» Dataset section:
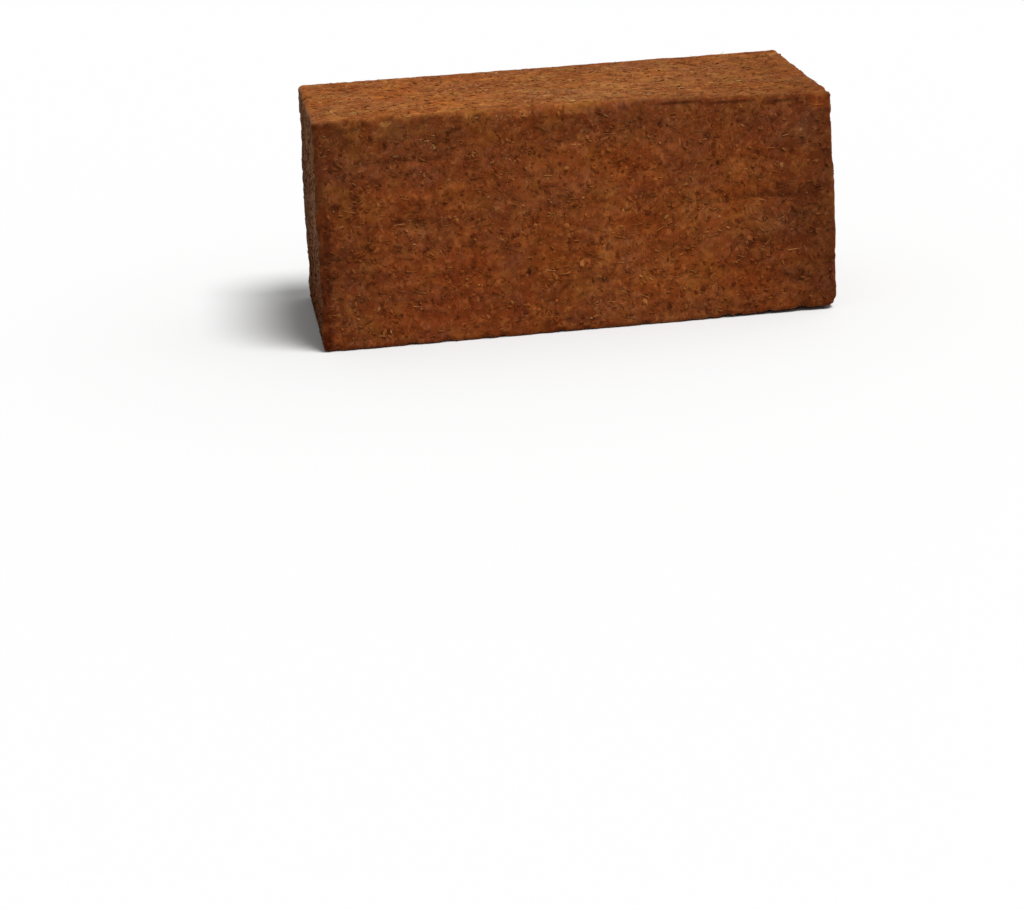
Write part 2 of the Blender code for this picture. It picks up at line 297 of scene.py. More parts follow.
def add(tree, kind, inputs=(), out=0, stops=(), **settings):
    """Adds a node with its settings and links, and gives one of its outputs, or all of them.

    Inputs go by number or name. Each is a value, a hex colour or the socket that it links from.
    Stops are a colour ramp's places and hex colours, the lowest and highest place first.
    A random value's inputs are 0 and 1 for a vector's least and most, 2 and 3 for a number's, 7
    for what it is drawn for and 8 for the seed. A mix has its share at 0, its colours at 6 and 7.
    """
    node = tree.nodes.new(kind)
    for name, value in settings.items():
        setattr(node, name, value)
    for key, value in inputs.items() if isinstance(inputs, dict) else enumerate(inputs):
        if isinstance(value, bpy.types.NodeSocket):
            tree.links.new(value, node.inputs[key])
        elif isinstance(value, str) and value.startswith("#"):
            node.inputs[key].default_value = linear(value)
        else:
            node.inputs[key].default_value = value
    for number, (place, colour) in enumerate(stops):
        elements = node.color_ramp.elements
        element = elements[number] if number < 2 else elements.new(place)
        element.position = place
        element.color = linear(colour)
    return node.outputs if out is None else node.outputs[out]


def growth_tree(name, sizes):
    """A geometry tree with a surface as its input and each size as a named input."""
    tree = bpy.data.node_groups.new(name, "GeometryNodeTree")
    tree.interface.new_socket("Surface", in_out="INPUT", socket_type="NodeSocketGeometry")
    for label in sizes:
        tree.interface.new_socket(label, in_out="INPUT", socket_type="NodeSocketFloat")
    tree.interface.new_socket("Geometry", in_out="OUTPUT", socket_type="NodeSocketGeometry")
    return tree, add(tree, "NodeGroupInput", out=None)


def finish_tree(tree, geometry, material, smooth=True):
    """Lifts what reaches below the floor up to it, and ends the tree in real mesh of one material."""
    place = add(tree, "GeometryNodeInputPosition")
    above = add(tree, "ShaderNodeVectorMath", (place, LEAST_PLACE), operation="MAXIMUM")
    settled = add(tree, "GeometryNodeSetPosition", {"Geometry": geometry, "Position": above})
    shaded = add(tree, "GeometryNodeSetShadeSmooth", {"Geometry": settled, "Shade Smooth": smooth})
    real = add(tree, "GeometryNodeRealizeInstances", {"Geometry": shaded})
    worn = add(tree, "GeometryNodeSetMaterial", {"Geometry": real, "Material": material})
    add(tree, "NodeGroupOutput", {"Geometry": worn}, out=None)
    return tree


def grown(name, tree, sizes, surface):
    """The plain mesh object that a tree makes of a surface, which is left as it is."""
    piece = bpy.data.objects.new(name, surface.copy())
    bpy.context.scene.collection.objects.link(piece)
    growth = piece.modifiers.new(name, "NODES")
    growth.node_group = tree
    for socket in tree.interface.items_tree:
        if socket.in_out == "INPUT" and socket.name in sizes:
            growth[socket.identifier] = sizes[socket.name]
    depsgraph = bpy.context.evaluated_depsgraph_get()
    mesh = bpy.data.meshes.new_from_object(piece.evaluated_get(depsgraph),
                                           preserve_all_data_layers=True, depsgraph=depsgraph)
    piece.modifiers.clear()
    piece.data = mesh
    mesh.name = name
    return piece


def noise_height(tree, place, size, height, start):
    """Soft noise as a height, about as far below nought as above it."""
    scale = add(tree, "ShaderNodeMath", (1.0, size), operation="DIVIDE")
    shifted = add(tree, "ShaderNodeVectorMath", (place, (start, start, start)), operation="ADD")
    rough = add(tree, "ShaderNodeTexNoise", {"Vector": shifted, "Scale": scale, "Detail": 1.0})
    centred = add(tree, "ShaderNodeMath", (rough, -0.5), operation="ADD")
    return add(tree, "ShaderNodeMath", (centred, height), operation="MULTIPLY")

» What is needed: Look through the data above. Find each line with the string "scene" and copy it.

» Complete response:
Write part 2 of the Blender code for this picture. It picks up at line 297 of scene.py. More parts follow.
    bpy.context.scene.collection.objects.link(piece)